NIST’s summary report says the revision responds to “the evolving marketplace of IoT products with additional components beyond the device and new technical challenges,” and that the March 31-April 1 workshop was intended to inform SP 800-213 Revision 1 and future IoT cybersecurity guidance (https://www.nist.gov/news-events/news/2026/06/summary-report-cybersecurity-iot-workshop-future-directions). The workshop themes also show where the pressure is coming from: product-based security, IT/IoT/operational technology convergence, AI-enabled capabilities, Zero Trust Architecture problems in OT settings, and preference for risk-based guidance over rigid checklists.
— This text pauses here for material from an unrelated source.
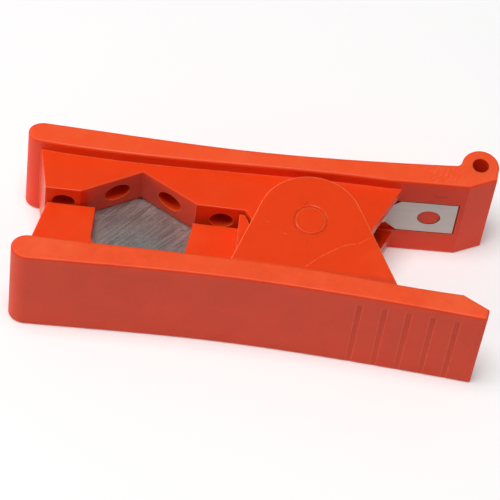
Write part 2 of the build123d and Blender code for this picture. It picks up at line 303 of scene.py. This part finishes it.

For practitioners, the useful part is the shift in inventory logic. A device-centered control discussion lets an agency ask whether the thing has certain cybersecurity capabilities. A product-centered discussion forces a harder map: what services does it call, who operates them, what software updates it, what data leaves the environment, what happens if AI-enabled actuation behaves badly, and which standard applies when the same product sits between IT, IoT and OT. That is the work security engineers and contracting teams already had to do, usually after the acquisition document made the problem look smaller.

The open issue is retroactivity in practice. NIST guidance does not automatically rewrite every existing deployment, but federal agencies that bought or integrated IoT under the 2021 framing will need to decide whether the new product language exposes dependencies they never documented. If the draft only shapes future procurements, it still matters. If agencies use it to reassess installed systems, MSPs, state CISOs borrowing federal language, and C3PAOs looking at adjacent control evidence may inherit a larger mapping exercise than the word “device” used to suggest.